Executive recommendations and future direction
Healthcare OEM ERP strategies should be designed as ecosystem businesses, not product transactions. The strongest partner models will combine White-label SaaS packaging, disciplined cloud architecture, managed operations and customer success into a single operating system for growth. Over time, market advantage will come from repeatability, governance maturity and the ability to expand customer value after go-live.
Future trends are likely to favor partners that can standardize service delivery while still offering deployment flexibility. Hybrid Cloud will remain relevant where legacy dependencies persist. API-first architecture and workflow automation will continue to shape integration strategy. AI-assisted operations will become more practical as observability and data governance improve. And enterprise buyers will increasingly prefer partners that can combine transformation consulting with accountable long-term service ownership.
Executive Conclusion
Scalable partner-led transformation in healthcare requires more than an ERP product and a sales channel. It requires a business model that aligns platform choice, cloud operations, service packaging, governance and customer success around recurring value. For ERP Partners, MSPs, cloud consultants and system integrators, the OEM route offers a practical way to enter or expand the market without assuming the full burden of software manufacturing.

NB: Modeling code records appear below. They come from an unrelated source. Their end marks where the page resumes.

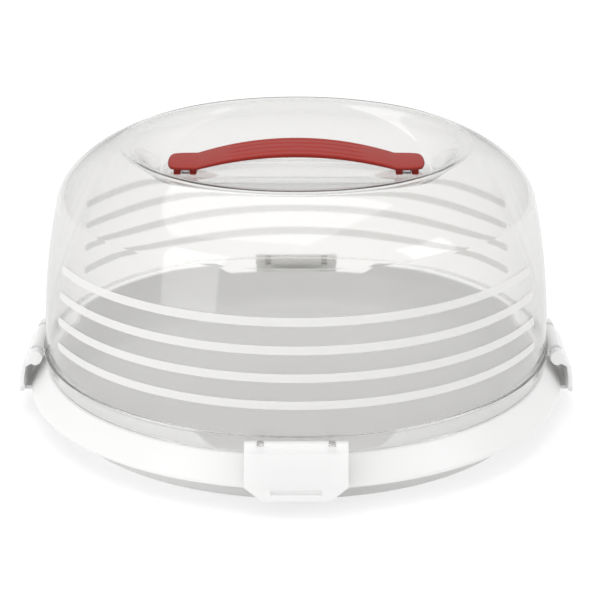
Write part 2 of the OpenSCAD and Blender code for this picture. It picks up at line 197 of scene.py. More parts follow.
def put_mesh(name, points, faces, material):
    """An object whose mesh holds points, an array of corners, and faces, a list of arrays
    with one row of corner numbers for each face."""
    points = np.asarray(points, float).reshape(-1, 3)
    mesh = bpy.data.meshes.new(name)
    mesh.vertices.add(len(points))
    mesh.vertices.foreach_set("co", points.astype(np.float32).ravel())
    corners = np.concatenate([f.ravel() for f in faces]).astype(np.int32)
    counts = np.concatenate([np.full(len(f), f.shape[1]) for f in faces]).astype(np.int32)
    mesh.loops.add(len(corners))
    mesh.loops.foreach_set("vertex_index", corners)
    mesh.polygons.add(len(counts))
    mesh.polygons.foreach_set("loop_start", np.cumsum(counts) - counts)
    mesh.polygons.foreach_set("loop_total", counts)
    mesh.update(calc_edges=True)
    if mesh.validate():
        raise RuntimeError(f"{name}: the mesh had faults")
    mesh.polygons.foreach_set("use_smooth", np.ones(len(counts), bool))
    mesh.materials.append(material)
    piece = bpy.data.objects.new(name, mesh)
    bpy.context.scene.collection.objects.link(piece)
    return piece


def grid_faces(rows, columns):
    """Four-cornered faces of a grid stored row by row, whose last column joins the first.
    Each face runs from a row to the next and then along, so a grid whose rows run outward
    and whose columns run anticlockwise faces up."""
    i = np.arange(rows - 1)[:, None]
    j = np.arange(columns)[None, :]
    k = (j + 1) % columns
    return np.stack([i * columns + j, (i + 1) * columns + j,
                     (i + 1) * columns + k, i * columns + k], -1).reshape(-1, 4)


def closed_shell(rings, first, last):
    """Corners and faces of a tube of rings (stations, columns, 3) whose ends close in a
    fan to the points first and last."""
    stations, columns = rings.shape[:2]
    count = stations * columns
    j = np.arange(columns)
    k = (j + 1) % columns
    end = count - columns
    faces = [grid_faces(stations, columns),
             np.stack([np.full(columns, count), j, k], -1),
             np.stack([end + j, np.full(columns, count + 1), end + k], -1)]
    return np.vstack([rings.reshape(-1, 3), first, last]), faces


def joined(shells):
    """Corners and faces of several shells together."""
    points, faces, start = [], [], 0
    for shell_points, shell_faces in shells:
        points.append(shell_points)
        faces += [f + start for f in shell_faces]
        start += len(shell_points)
    return np.vstack(points), faces


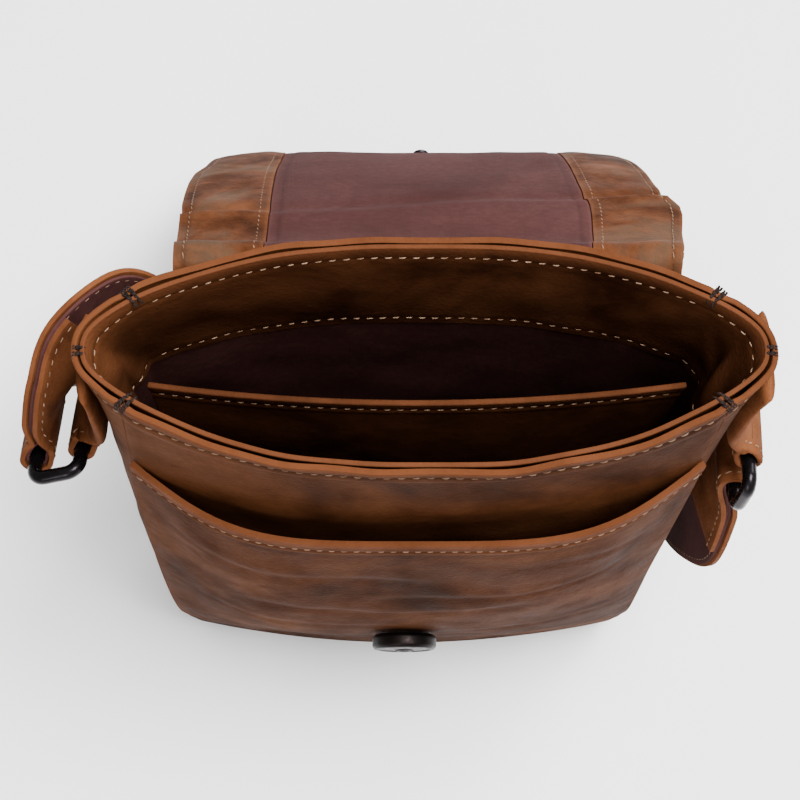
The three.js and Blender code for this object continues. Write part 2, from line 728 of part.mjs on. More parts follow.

The most effective strategy is to build a channel-first offer that is standardized enough to scale and flexible enough to meet healthcare realities. That means choosing the right deployment model, pricing infrastructure correctly, investing in observability and resilience, and treating customer lifecycle management as a growth discipline. Partners that execute this model well can create durable recurring revenue, stronger customer retention and a more defensible market position in healthcare digital transformation.